Written problem. Print the data exactly, leaving nothing out.

Collected data.
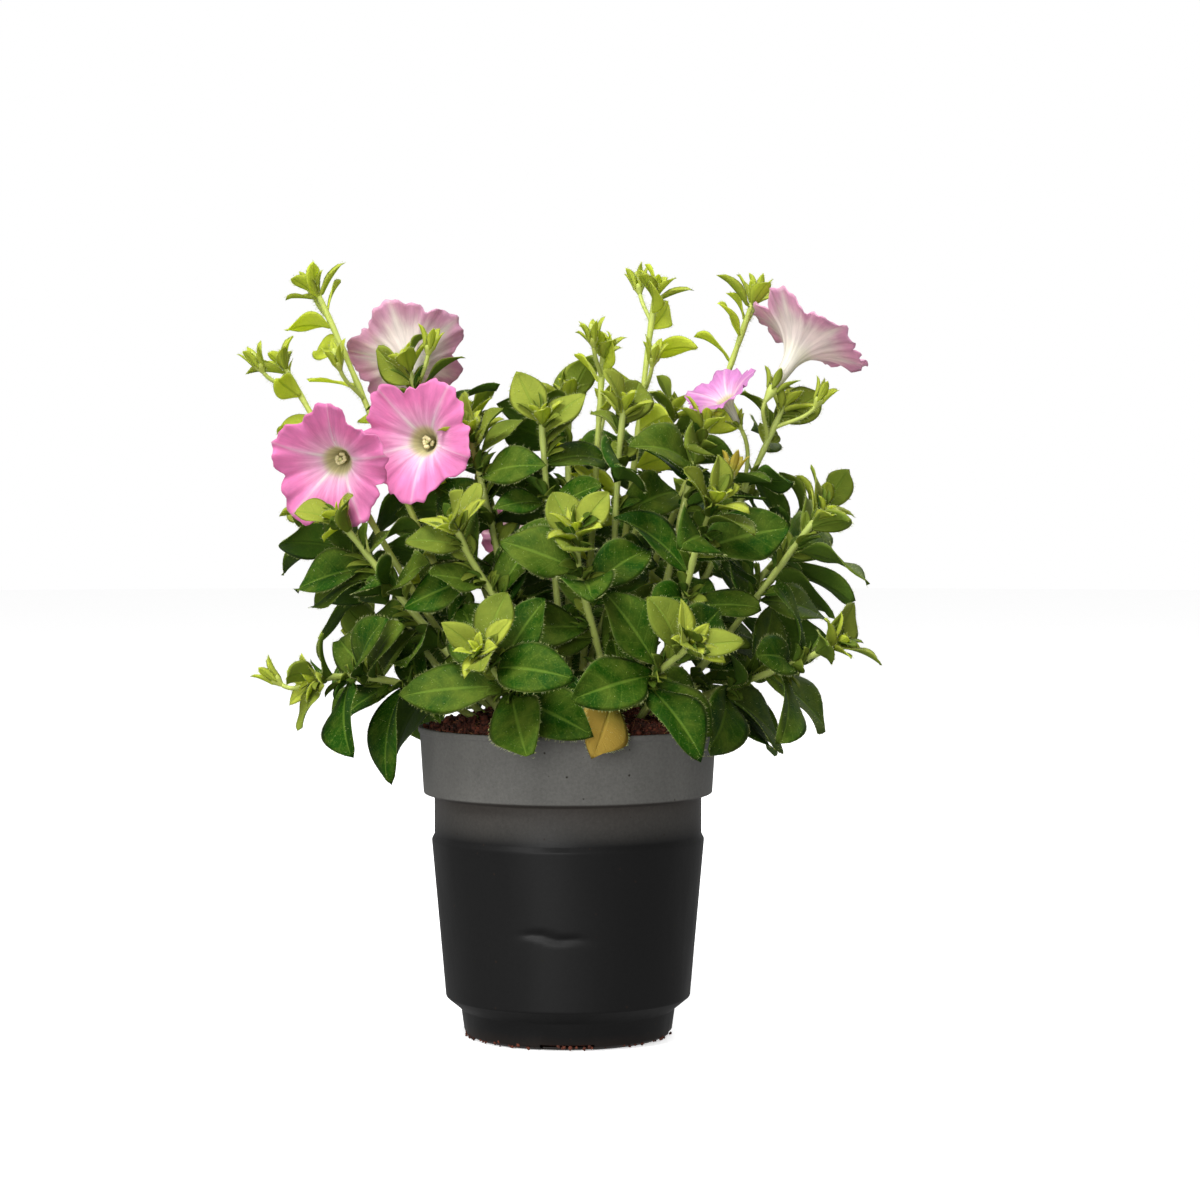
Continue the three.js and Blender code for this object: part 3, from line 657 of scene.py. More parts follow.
def petal_material(name, rim, back):
    """Petunia petal: a thin, velvety sheet, translucent and finely creased. White round the
    throat and along each petal's middle, pink to the rim, and duller on its outer face."""
    s = settings("petunia_bloom")
    material, tree, place = new_material(name)
    turn, radius, outside = attribute_parts(tree, "petal")
    # Middle is 1 along each petal's middle and 0 where two petals join.
    lobes = add_node(tree, "Math", (turn, PETALS * 2 * math.pi), operation="MULTIPLY")
    swing = add_node(tree, "Math", (lobes,), operation="COSINE")
    middle = add_node(tree, "Math", (swing, -0.5, 0.5), operation="MULTIPLY_ADD")
    ray = add_node(tree, "Math", (middle, 14), operation="POWER")
    line = add_node(tree, "Math", (middle, 260), operation="POWER")
    # Veins fan out from the throat: noise that is fine round the limb and long across it.
    round_share = add_node(tree, "Math", (turn, 34), operation="MULTIPLY")
    out_share = add_node(tree, "Math", (radius, 1.3), operation="MULTIPLY")
    fan = add_node(tree, "CombineXYZ", (round_share, out_share, outside))
    streaks = add_node(tree, "TexNoise", {"Vector": fan, "Scale": 1, "Detail": 5,
                                          "Roughness": 0.65})
    clouds = add_node(tree, "TexNoise", {"Vector": place, "Scale": per_metre(8), "Detail": 3})
    reach = add_node(tree, "Math", (ray, 0.2, 0.4), operation="MULTIPLY_ADD")
    frayed = add_node(tree, "Math", (streaks, 0.4, reach), operation="MULTIPLY_ADD")
    inner = add_node(tree, "Math", (frayed, radius), operation="SUBTRACT")
    paleness = add_node(tree, "MapRange", (inner, -0.12, 0.38, 0, 1),
                        interpolation_type="SMOOTHSTEP")
    whiteness = add_node(tree, "MapRange", (inner, 0.22, 0.5, 0, 1),
                         interpolation_type="SMOOTHSTEP")
    depth = add_node(tree, "MapRange", (radius, 0.3, 0.19, 0, 1), interpolation_type="SMOOTHSTEP")
    face = add_node(tree, "Mix", {"Factor": paleness, "A": rim, "B": s.pale}, data_type="RGBA")
    lined = add_node(tree, "Math", (line, 0.3), operation="MULTIPLY")
    lit = add_node(tree, "Math", (lined, whiteness), operation="MAXIMUM")
    star = add_node(tree, "Mix", {"Factor": lit, "A": face, "B": s.star}, data_type="RGBA")
    front = add_node(tree, "Mix", {"Factor": depth, "A": star, "B": s.throat}, data_type="RGBA")
    tube_share = add_node(tree, "MapRange", (inner, -0.3, 0.1, 0, 1),
                          interpolation_type="SMOOTHSTEP")
    rear = add_node(tree, "Mix", {"Factor": tube_share, "A": back, "B": s.tube}, data_type="RGBA")
    sided = add_node(tree, "Mix", {"Factor": outside, "A": front, "B": rear}, data_type="RGBA")
    tone = add_node(tree, "MapRange", (clouds, 0.3, 0.7, 0.93, 1.05))
    vein_tone = add_node(tree, "MapRange", (streaks, 0.35, 0.65, 0.78, 1.06))
    value = add_node(tree, "Math", (tone, vein_tone), operation="MULTIPLY")
    tinted = add_node(tree, "HueSaturation", {"Value": value, "Color": sided})
    finish_material(tree, {"Base Color": tinted, "Roughness": 0.62, "IOR": 1.38,
                           "Sheen Weight": 0.15, "Sheen Roughness": 0.5}, (streaks, 0.5, 0.5), 0.35,
                    tinted)
    return material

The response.
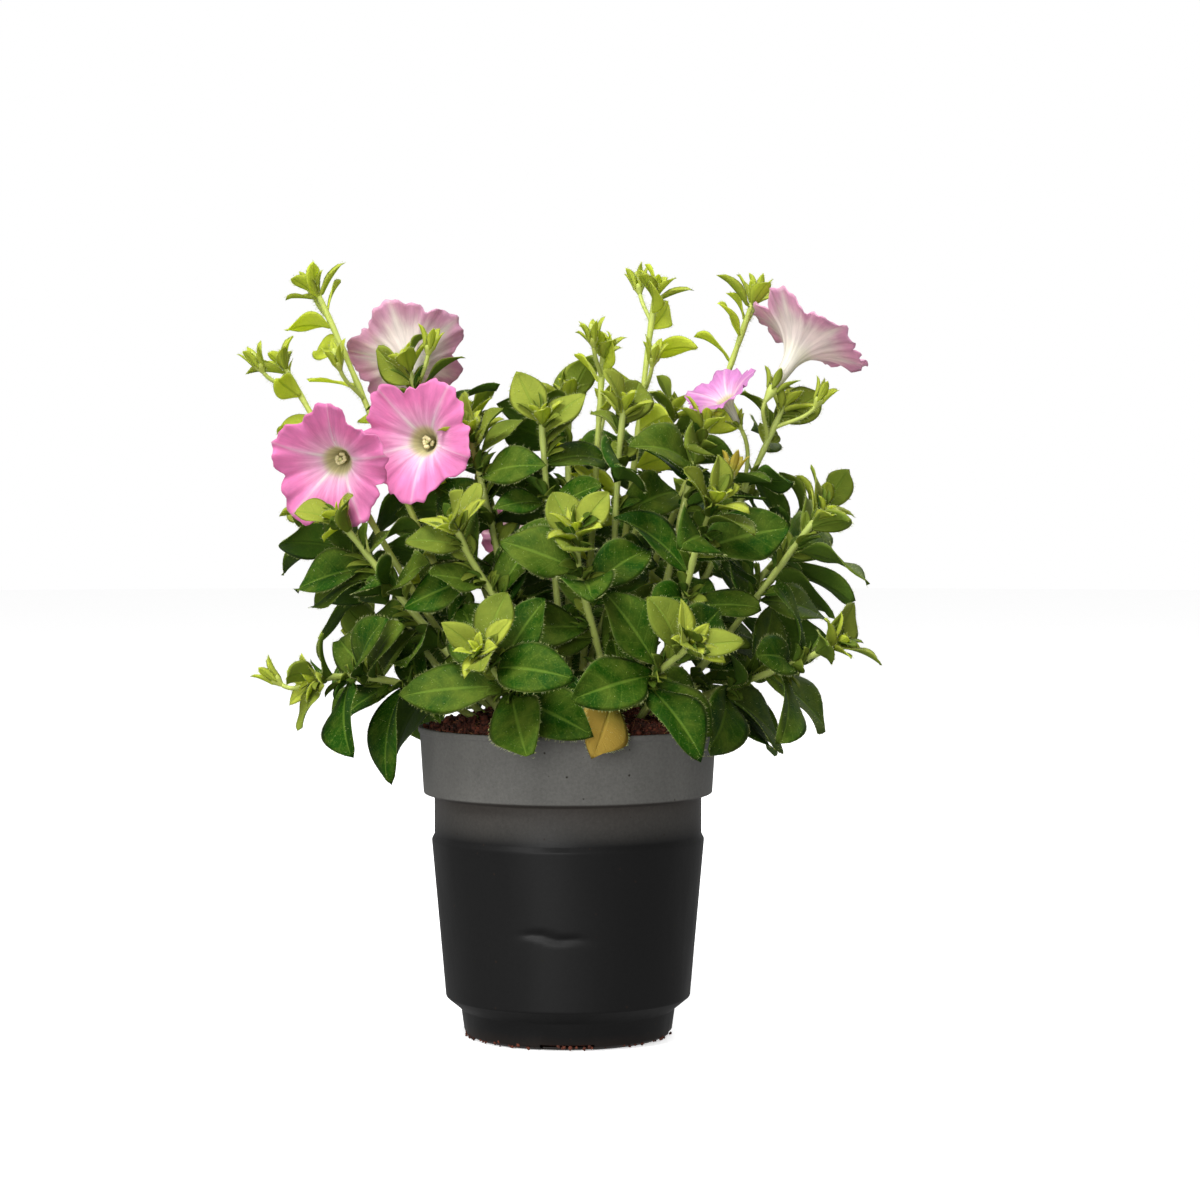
Continue the three.js and Blender code for this object: part 3, from line 657 of scene.py. More parts follow.
def petal_material(name, rim, back):
    """Petunia petal: a thin, velvety sheet, translucent and finely creased. White round the
    throat and along each petal's middle, pink to the rim, and duller on its outer face."""
    s = settings("petunia_bloom")
    material, tree, place = new_material(name)
    turn, radius, outside = attribute_parts(tree, "petal")
    # Middle is 1 along each petal's middle and 0 where two petals join.
    lobes = add_node(tree, "Math", (turn, PETALS * 2 * math.pi), operation="MULTIPLY")
    swing = add_node(tree, "Math", (lobes,), operation="COSINE")
    middle = add_node(tree, "Math", (swing, -0.5, 0.5), operation="MULTIPLY_ADD")
    ray = add_node(tree, "Math", (middle, 14), operation="POWER")
    line = add_node(tree, "Math", (middle, 260), operation="POWER")
    # Veins fan out from the throat: noise that is fine round the limb and long across it.
    round_share = add_node(tree, "Math", (turn, 34), operation="MULTIPLY")
    out_share = add_node(tree, "Math", (radius, 1.3), operation="MULTIPLY")
    fan = add_node(tree, "CombineXYZ", (round_share, out_share, outside))
    streaks = add_node(tree, "TexNoise", {"Vector": fan, "Scale": 1, "Detail": 5,
                                          "Roughness": 0.65})
    clouds = add_node(tree, "TexNoise", {"Vector": place, "Scale": per_metre(8), "Detail": 3})
    reach = add_node(tree, "Math", (ray, 0.2, 0.4), operation="MULTIPLY_ADD")
    frayed = add_node(tree, "Math", (streaks, 0.4, reach), operation="MULTIPLY_ADD")
    inner = add_node(tree, "Math", (frayed, radius), operation="SUBTRACT")
    paleness = add_node(tree, "MapRange", (inner, -0.12, 0.38, 0, 1),
                        interpolation_type="SMOOTHSTEP")
    whiteness = add_node(tree, "MapRange", (inner, 0.22, 0.5, 0, 1),
                         interpolation_type="SMOOTHSTEP")
    depth = add_node(tree, "MapRange", (radius, 0.3, 0.19, 0, 1), interpolation_type="SMOOTHSTEP")
    face = add_node(tree, "Mix", {"Factor": paleness, "A": rim, "B": s.pale}, data_type="RGBA")
    lined = add_node(tree, "Math", (line, 0.3), operation="MULTIPLY")
    lit = add_node(tree, "Math", (lined, whiteness), operation="MAXIMUM")
    star = add_node(tree, "Mix", {"Factor": lit, "A": face, "B": s.star}, data_type="RGBA")
    front = add_node(tree, "Mix", {"Factor": depth, "A": star, "B": s.throat}, data_type="RGBA")
    tube_share = add_node(tree, "MapRange", (inner, -0.3, 0.1, 0, 1),
                          interpolation_type="SMOOTHSTEP")
    rear = add_node(tree, "Mix", {"Factor": tube_share, "A": back, "B": s.tube}, data_type="RGBA")
    sided = add_node(tree, "Mix", {"Factor": outside, "A": front, "B": rear}, data_type="RGBA")
    tone = add_node(tree, "MapRange", (clouds, 0.3, 0.7, 0.93, 1.05))
    vein_tone = add_node(tree, "MapRange", (streaks, 0.35, 0.65, 0.78, 1.06))
    value = add_node(tree, "Math", (tone, vein_tone), operation="MULTIPLY")
    tinted = add_node(tree, "HueSaturation", {"Value": value, "Color": sided})
    finish_material(tree, {"Base Color": tinted, "Roughness": 0.62, "IOR": 1.38,
                           "Sheen Weight": 0.15, "Sheen Roughness": 0.5}, (streaks, 0.5, 0.5), 0.35,
                    tinted)
    return material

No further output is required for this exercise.